→ **WHAT YOU NEED TO DO**
Write out every record in full, exactly as written, please.

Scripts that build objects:
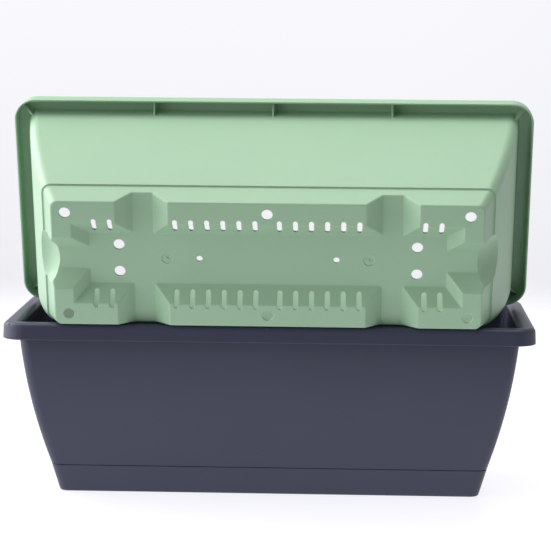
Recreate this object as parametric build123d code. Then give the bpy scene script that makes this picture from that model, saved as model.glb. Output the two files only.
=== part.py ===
from build123d import *

import math
import os

# A self-watering window-box planter in three injection-moulded pieces, in millimetres, +Z up.
# The water tray stands on the ground, with the middle of its underside at the origin, and the lower box
# stands in it. The upper box comes from the same mould. It lies on its side across the lower box's rim,
# tipped back, with its perforated underside facing -Y.

# Driving dimensions of a box, in its own frame: Z 0 is the plane of its feet and Z BOX_HEIGHT its rim.
RIM_LENGTH = 441.0
RIM_WIDTH = 186.4
RIM_CORNER_RADIUS = 18.0
RIM_SKIRT_HEIGHT = 13.8
RIM_SKIRT_DRAFT = 0.6
RIM_SKIRT_FOOT_WALL = 1.6
RIM_SKIRT_FOOT_RADIUS = 0.5
RIM_EDGE_RADIUS = 4.0
MOUTH_EDGE_RADIUS = 4.0
BOX_HEIGHT = 145.8
WALL = 2.0

# The walls lean outwards from the shoulder to the mouth and bulge a little on the way.
MOUTH_HALF_LENGTH = 208.4
MOUTH_HALF_WIDTH = 81.1
SHOULDER_HALF_LENGTH = 183.6
SHOULDER_HALF_WIDTH = 60.8
SHOULDER_HEIGHT = 21.5
WALL_BULGE = 4.0
WALL_CORNER_RADIUS = 8.0
WALL_SECTIONS = 5

# Below the shoulder, the base steps in to fit the tray, and narrows to the feet.
BASE_TOP_HALF_LENGTH = 182.1
BASE_TOP_HALF_WIDTH = 59.4
FEET_HALF_LENGTH = 173.8
FEET_HALF_WIDTH = 54.3
BASE_CORNER_RADIUS = 6.0
BASE_EDGE_RADIUS = 1.5

# Channels with 45 degree sides part the base into six feet. Half sizes are those of a channel's flat ceiling.
CHANNEL_DEPTH = 13.0
MAIN_CHANNEL_HALF_LENGTH = 145.0
MAIN_CHANNEL_HALF_WIDTH = 22.4
END_CHANNEL_HALF_WIDTH = 9.5
CROSS_CHANNEL_X = 101.0
CROSS_CHANNEL_HALF_WIDTH = 8.3

# A round scoop in each end lets water be poured into the tray past the box.
SCOOP_RADIUS = 29.0
SCOOP_CENTRE_X = 198.0
SCOOP_CENTRE_Z = 7.0

# Drain holes and wicking slots.
DRAIN_HOLE_RADIUS = 4.5
FOOT_HOLE_X = 162.5
FOOT_HOLE_Y = 44.4
CEILING_HOLE_X = 121.0
CEILING_HOLE_Y = 11.8
AIR_HOLE_RADIUS = 2.5
AIR_HOLE_X = 55.7
SLOT_WIDTH = 4.0
SLOT_LENGTH = 13.0
SLOT_Y = 32.5
SLOT_PITCH = 12.9
SLOTS_IN_HALF_LONG_FOOT = 6
FIRST_LONG_FOOT_SLOT_X = 9.8
SLOTS_IN_CORNER_FOOT = 2
FIRST_CORNER_FOOT_SLOT_X = 126.9

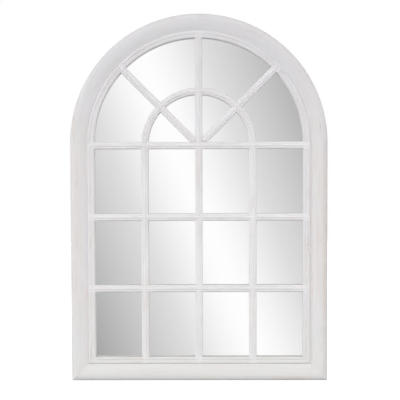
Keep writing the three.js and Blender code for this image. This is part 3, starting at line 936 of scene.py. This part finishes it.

→ **FINISHED EXERCISE**
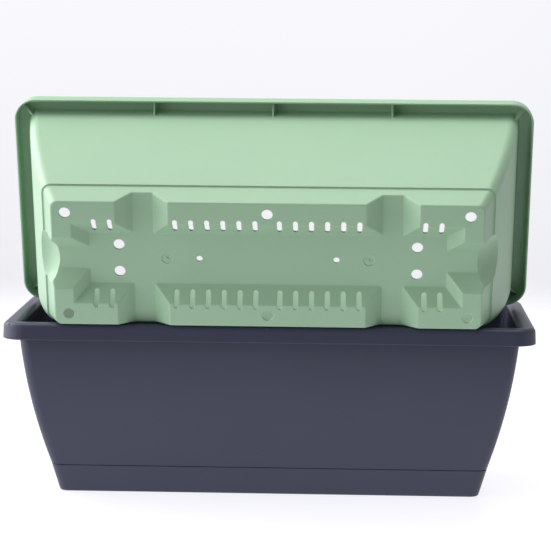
Recreate this object as parametric build123d code. Then give the bpy scene script that makes this picture from that model, saved as model.glb. Output the two files only.
=== part.py ===
from build123d import *

import math
import os

# A self-watering window-box planter in three injection-moulded pieces, in millimetres, +Z up.
# The water tray stands on the ground, with the middle of its underside at the origin, and the lower box
# stands in it. The upper box comes from the same mould. It lies on its side across the lower box's rim,
# tipped back, with its perforated underside facing -Y.

# Driving dimensions of a box, in its own frame: Z 0 is the plane of its feet and Z BOX_HEIGHT its rim.
RIM_LENGTH = 441.0
RIM_WIDTH = 186.4
RIM_CORNER_RADIUS = 18.0
RIM_SKIRT_HEIGHT = 13.8
RIM_SKIRT_DRAFT = 0.6
RIM_SKIRT_FOOT_WALL = 1.6
RIM_SKIRT_FOOT_RADIUS = 0.5
RIM_EDGE_RADIUS = 4.0
MOUTH_EDGE_RADIUS = 4.0
BOX_HEIGHT = 145.8
WALL = 2.0

# The walls lean outwards from the shoulder to the mouth and bulge a little on the way.
MOUTH_HALF_LENGTH = 208.4
MOUTH_HALF_WIDTH = 81.1
SHOULDER_HALF_LENGTH = 183.6
SHOULDER_HALF_WIDTH = 60.8
SHOULDER_HEIGHT = 21.5
WALL_BULGE = 4.0
WALL_CORNER_RADIUS = 8.0
WALL_SECTIONS = 5

# Below the shoulder, the base steps in to fit the tray, and narrows to the feet.
BASE_TOP_HALF_LENGTH = 182.1
BASE_TOP_HALF_WIDTH = 59.4
FEET_HALF_LENGTH = 173.8
FEET_HALF_WIDTH = 54.3
BASE_CORNER_RADIUS = 6.0
BASE_EDGE_RADIUS = 1.5

# Channels with 45 degree sides part the base into six feet. Half sizes are those of a channel's flat ceiling.
CHANNEL_DEPTH = 13.0
MAIN_CHANNEL_HALF_LENGTH = 145.0
MAIN_CHANNEL_HALF_WIDTH = 22.4
END_CHANNEL_HALF_WIDTH = 9.5
CROSS_CHANNEL_X = 101.0
CROSS_CHANNEL_HALF_WIDTH = 8.3

# A round scoop in each end lets water be poured into the tray past the box.
SCOOP_RADIUS = 29.0
SCOOP_CENTRE_X = 198.0
SCOOP_CENTRE_Z = 7.0

# Drain holes and wicking slots.
DRAIN_HOLE_RADIUS = 4.5
FOOT_HOLE_X = 162.5
FOOT_HOLE_Y = 44.4
CEILING_HOLE_X = 121.0
CEILING_HOLE_Y = 11.8
AIR_HOLE_RADIUS = 2.5
AIR_HOLE_X = 55.7
SLOT_WIDTH = 4.0
SLOT_LENGTH = 13.0
SLOT_Y = 32.5
SLOT_PITCH = 12.9
SLOTS_IN_HALF_LONG_FOOT = 6
FIRST_LONG_FOOT_SLOT_X = 9.8
SLOTS_IN_CORNER_FOOT = 2
FIRST_CORNER_FOOT_SLOT_X = 126.9

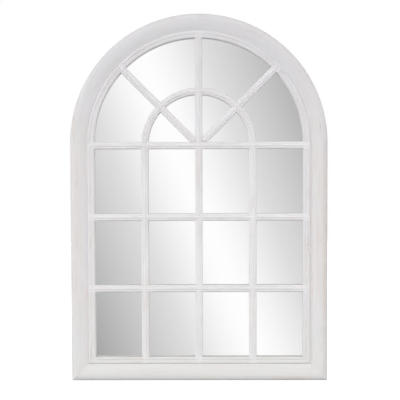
Keep writing the three.js and Blender code for this image. This is part 3, starting at line 936 of scene.py. This part finishes it.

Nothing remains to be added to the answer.